▸ Directive
Exactly reproduce the lines that follow.

▸ Supplied material
··········
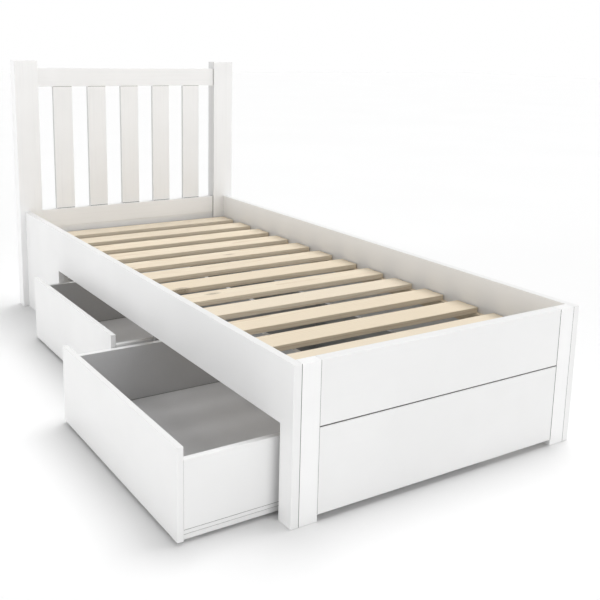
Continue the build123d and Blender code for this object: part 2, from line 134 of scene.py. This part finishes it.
# ---- finishes
class Finish:
    """A principled material, and short calls that add nodes to it.

    Textures follow the object's coordinates, which are metres, so their scales are features per metre.
    """

    def __init__(self, name, color, roughness, metallic=0.0, coat=0.0, coat_roughness=0.2):
        self.material = bpy.data.materials.new(name)
        self.material.use_nodes = True
        self.tree = self.material.node_tree
        self.shader = self.tree.nodes["Principled BSDF"]
        self.set("Base Color", (*color, 1.0))
        self.set("Roughness", roughness)
        self.set("Metallic", metallic)
        self.set("Coat Weight", coat)
        self.set("Coat Roughness", coat_roughness)
        self.coords = self.node("ShaderNodeTexCoord").outputs["Object"]

    def set(self, socket, value):
        """Sets a constant on the shader, or links a node's output to it."""
        self.fill(self.shader.inputs[socket], value)

    def fill(self, socket, value):
        """Gives any node's input a constant or another node's output."""
        if isinstance(value, bpy.types.NodeSocket):
            self.tree.links.new(value, socket)
        else:
            socket.default_value = value

    def node(self, kind, inputs=(), **settings):
        """Adds a node. inputs is (socket, value) pairs; a value may be another node's output."""
        node = self.tree.nodes.new(kind)
        for key, value in settings.items():
            setattr(node, key, value)
        for key, value in inputs:
            self.fill(node.inputs[key], value)
        return node

    def math(self, operation, a, b=0.0):
        return self.node("ShaderNodeMath", ((0, a), (1, b)), operation=operation).outputs[0]

    def total(self, *values):
        """The sum of several values."""
        added = values[0]
        for value in values[1:]:
            added = self.math("ADD", added, value)
        return added

    def stretch(self, axis, along, across):
        """Coordinates scaled by along on one axis and by across on the other two."""
        scale = [across] * 3
        scale[axis] = along
        return self.node("ShaderNodeMapping", (("Vector", self.coords), ("Scale", scale))).outputs[0]

    def noise(self, vector, scale, detail=2.0, roughness=0.5, distortion=0.0):
        pairs = (("Vector", vector), ("Scale", scale), ("Detail", detail), ("Roughness", roughness),
                 ("Distortion", distortion))
        return self.node("ShaderNodeTexNoise", pairs).outputs["Fac"]

    def cells(self, vector, scale):
        """The outputs of a texture of small cells: the distance to each cell's middle and its colour."""
        return self.node("ShaderNodeTexVoronoi", (("Vector", vector), ("Scale", scale))).outputs

    def span(self, value, low, high, to_low, to_high):
        """Maps a value from one range to another, clamped."""
        pairs = (("Value", value), ("From Min", low), ("From Max", high),
                 ("To Min", to_low), ("To Max", to_high))
        return self.node("ShaderNodeMapRange", pairs).outputs["Result"]

    def mix(self, amount, a, b):
        """Mixes two colours."""
        node = self.node("ShaderNodeMix", ((0, amount),), data_type="RGBA")
        for socket, value in ((node.inputs[6], a), (node.inputs[7], b)):
            self.fill(socket, value if isinstance(value, bpy.types.NodeSocket) else (*value, 1.0))
        return node.outputs[2]

    def bump(self, *layers):
        """Stacks (height, distance in metres) layers of bump on the shader's normal."""
        normal = None
        for height, distance in layers:
            pairs = [("Height", height), ("Distance", distance), ("Strength", 1.0)]
            if normal is not None:
                pairs.append(("Normal", normal))
            normal = self.node("ShaderNodeBump", pairs).outputs[0]
        self.set("Normal", normal)

    def edges(self, radius):
        """1 on edges and 0 on flats, for the wear along a board's edges."""
        rounded = self.node("ShaderNodeBevel", (("Radius", radius),), samples=4).outputs[0]
        flat = self.node("ShaderNodeNewGeometry").outputs["Normal"]
        dot = self.node("ShaderNodeVectorMath", ((0, rounded), (1, flat)), operation="DOT_PRODUCT")
        return self.span(dot.outputs["Value"], 0.99, 0.80, 0.0, 1.0)

    def facing(self, way):
        """1 on the faces that look one way in the object's own frame, 0 on the rest."""
        normal = self.node("ShaderNodeTexCoord").outputs["Normal"]
        dot = self.node("ShaderNodeVectorMath", ((0, normal), (1, way)), operation="DOT_PRODUCT")
        return self.span(dot.outputs["Value"], 0.80, 0.95, 0.0, 1.0)

    def lining(self):
        """The colour of grey melamine: fine dark specks in a slow cloud."""
        speck = self.span(self.cells(self.coords, 700.0)["Distance"], 0.05, 0.45, 0.45, 0.0)
        cloud = self.span(self.noise(self.coords, 6.0, 3.0, 0.6), 0.35, 0.65, 0.0, 1.0)
        return self.mix(speck, self.mix(cloud, LINING, shade(LINING, 0.95)), shade(LINING, 0.72))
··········
▸ Result of this exercise
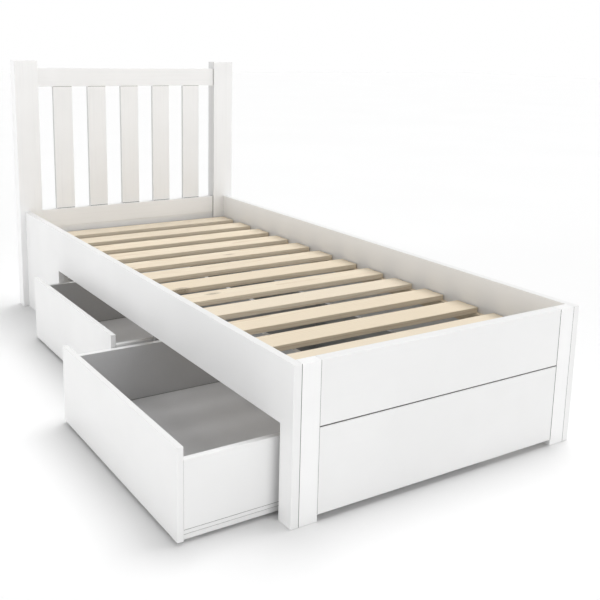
Continue the build123d and Blender code for this object: part 2, from line 134 of scene.py. This part finishes it.
# ---- finishes
class Finish:
    """A principled material, and short calls that add nodes to it.

    Textures follow the object's coordinates, which are metres, so their scales are features per metre.
    """

    def __init__(self, name, color, roughness, metallic=0.0, coat=0.0, coat_roughness=0.2):
        self.material = bpy.data.materials.new(name)
        self.material.use_nodes = True
        self.tree = self.material.node_tree
        self.shader = self.tree.nodes["Principled BSDF"]
        self.set("Base Color", (*color, 1.0))
        self.set("Roughness", roughness)
        self.set("Metallic", metallic)
        self.set("Coat Weight", coat)
        self.set("Coat Roughness", coat_roughness)
        self.coords = self.node("ShaderNodeTexCoord").outputs["Object"]

    def set(self, socket, value):
        """Sets a constant on the shader, or links a node's output to it."""
        self.fill(self.shader.inputs[socket], value)

    def fill(self, socket, value):
        """Gives any node's input a constant or another node's output."""
        if isinstance(value, bpy.types.NodeSocket):
            self.tree.links.new(value, socket)
        else:
            socket.default_value = value

    def node(self, kind, inputs=(), **settings):
        """Adds a node. inputs is (socket, value) pairs; a value may be another node's output."""
        node = self.tree.nodes.new(kind)
        for key, value in settings.items():
            setattr(node, key, value)
        for key, value in inputs:
            self.fill(node.inputs[key], value)
        return node

    def math(self, operation, a, b=0.0):
        return self.node("ShaderNodeMath", ((0, a), (1, b)), operation=operation).outputs[0]

    def total(self, *values):
        """The sum of several values."""
        added = values[0]
        for value in values[1:]:
            added = self.math("ADD", added, value)
        return added

    def stretch(self, axis, along, across):
        """Coordinates scaled by along on one axis and by across on the other two."""
        scale = [across] * 3
        scale[axis] = along
        return self.node("ShaderNodeMapping", (("Vector", self.coords), ("Scale", scale))).outputs[0]

    def noise(self, vector, scale, detail=2.0, roughness=0.5, distortion=0.0):
        pairs = (("Vector", vector), ("Scale", scale), ("Detail", detail), ("Roughness", roughness),
                 ("Distortion", distortion))
        return self.node("ShaderNodeTexNoise", pairs).outputs["Fac"]

    def cells(self, vector, scale):
        """The outputs of a texture of small cells: the distance to each cell's middle and its colour."""
        return self.node("ShaderNodeTexVoronoi", (("Vector", vector), ("Scale", scale))).outputs

    def span(self, value, low, high, to_low, to_high):
        """Maps a value from one range to another, clamped."""
        pairs = (("Value", value), ("From Min", low), ("From Max", high),
                 ("To Min", to_low), ("To Max", to_high))
        return self.node("ShaderNodeMapRange", pairs).outputs["Result"]

    def mix(self, amount, a, b):
        """Mixes two colours."""
        node = self.node("ShaderNodeMix", ((0, amount),), data_type="RGBA")
        for socket, value in ((node.inputs[6], a), (node.inputs[7], b)):
            self.fill(socket, value if isinstance(value, bpy.types.NodeSocket) else (*value, 1.0))
        return node.outputs[2]

    def bump(self, *layers):
        """Stacks (height, distance in metres) layers of bump on the shader's normal."""
        normal = None
        for height, distance in layers:
            pairs = [("Height", height), ("Distance", distance), ("Strength", 1.0)]
            if normal is not None:
                pairs.append(("Normal", normal))
            normal = self.node("ShaderNodeBump", pairs).outputs[0]
        self.set("Normal", normal)

    def edges(self, radius):
        """1 on edges and 0 on flats, for the wear along a board's edges."""
        rounded = self.node("ShaderNodeBevel", (("Radius", radius),), samples=4).outputs[0]
        flat = self.node("ShaderNodeNewGeometry").outputs["Normal"]
        dot = self.node("ShaderNodeVectorMath", ((0, rounded), (1, flat)), operation="DOT_PRODUCT")
        return self.span(dot.outputs["Value"], 0.99, 0.80, 0.0, 1.0)

    def facing(self, way):
        """1 on the faces that look one way in the object's own frame, 0 on the rest."""
        normal = self.node("ShaderNodeTexCoord").outputs["Normal"]
        dot = self.node("ShaderNodeVectorMath", ((0, normal), (1, way)), operation="DOT_PRODUCT")
        return self.span(dot.outputs["Value"], 0.80, 0.95, 0.0, 1.0)

    def lining(self):
        """The colour of grey melamine: fine dark specks in a slow cloud."""
        speck = self.span(self.cells(self.coords, 700.0)["Distance"], 0.05, 0.45, 0.45, 0.0)
        cloud = self.span(self.noise(self.coords, 6.0, 3.0, 0.6), 0.35, 0.65, 0.0, 1.0)
        return self.mix(speck, self.mix(cloud, LINING, shade(LINING, 0.95)), shade(LINING, 0.72))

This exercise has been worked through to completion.